Mengutip jurnal Kajian Visual Tugu Kujang sebagai Ikon Kota Bogor oleh Della Monica Kusmiran (2020), berdasarkan bentuk bilahnya, kujang digolongkan menjadi beberapa jenis, yaitu:
1. Kujang Ciung
Kujang Ciung adalah salah satu jenis kujang yang paling umum dan memiliki banyak variasi bentuk. Mata yang terdapat pada Kujang Ciung biasanya berjumlah antara lima sampai sembilan. Bentuknya terinspirasi dari burung Ciung, yang dalam mitologi Sunda dianggap sebagai makhluk dunia atas yang elegan dan gagah. Karena simbolismenya yang kuat, Kujang Ciung sering digunakan oleh bangsawan yang memiliki kedudukan tinggi, seperti raja, pewaris tahta, dan pendeta agung kerajaan.
2. Kujang Kuntul
Kujang Kuntul memiliki bentuk papatuk atau congo yang ramping dan panjang, menyerupai paruh burung Kuntul atau bangau putih. Papatuk Kujang Kuntul lebih ramping dibandingkan dengan Kujang Ciung. Biasanya, Kujang Kuntul memiliki empat mata. Bentuknya yang elegan sering kali dipilih untuk keperluan seremonial dan keagamaan.
3. Kujang Jago
Kujang Jago memiliki ukuran yang relatif lebih kecil dibandingkan dengan jenis kujang lainnya. Nama “Jago” merujuk pada bentuknya yang menyerupai ayam jantan, lengkap dengan paruh menukik dan hiasan jawer di bagian si’ih (tangkai). Ayam jago adalah simbol kejantanan dan keberanian, sehingga Kujang Jago sering dipakai sebagai jimat atau untuk keperluan kesaktian.
4. Kujang Naga
Kujang Naga juga umum ditemukan di wilayah kebudayaan Sunda. Bentuknya memiliki ciri khas pada bagian waruga (badan) dan tadah yang lebar. Nama “Naga” diambil dari makhluk mitologis yang melambangkan kegagahan dan kekuatan. Kujang Naga sering dijadikan simbol kebesaran dan sering disakralkan dalam upacara-upacara tertentu.
5. Kujang Bangkong
Kujang Bangkong memiliki bagian waruga (badan) dengan bilah yang lebih lebar dan pendek, menyerupai bentuk bangun jajar genjang. “Bangkong” sendiri berarti katak, yang melambangkan makhluk dunia bawah dalam kepercayaan masyarakat Sunda. Karena itu, Kujang Bangkong biasanya digunakan oleh masyarakat petani atau untuk keperluan yang berkaitan dengan kehidupan sehari-hari.
Penutup
Kujang Ciung Cirebon adalah salah satu warisan budaya yang kaya akan makna dan sejarah. Melalui bentuk dan simbolismenya yang terinspirasi dari burung Ciung, Kujang Ciung tidak hanya berfungsi sebagai senjata tradisional tetapi juga sebagai lambang keberanian, kecerdasan, dan keindahan. Digunakan oleh bangsawan dan tokoh penting dalam masyarakat Sunda, Kujang Ciung memiliki tempat khusus dalam berbagai upacara dan tradisi.

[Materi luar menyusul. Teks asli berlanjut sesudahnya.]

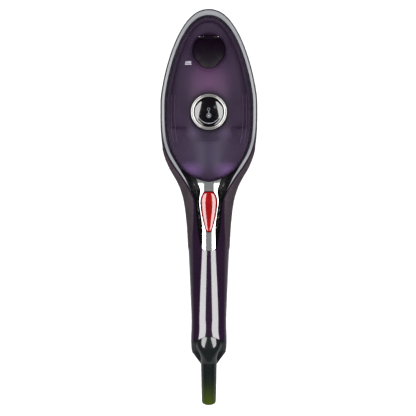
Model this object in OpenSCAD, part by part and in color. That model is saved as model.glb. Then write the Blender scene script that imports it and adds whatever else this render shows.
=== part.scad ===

Pemahaman mendalam tentang Kujang Ciung Cirebon mengungkapkan betapa senjata ini mencerminkan filosofi hidup dan nilai-nilai luhur masyarakat Sunda. Dari mata yang melambangkan status hingga desain bilah yang elegan, setiap aspek Kujang Ciung mengandung pesan dan makna yang mendalam. Dengan mengenal lebih jauh tentang Kujang Ciung Cirebon, kita tidak hanya menghargai keindahan fisiknya tetapi juga kekayaan budaya dan sejarah yang terkandung di dalamnya.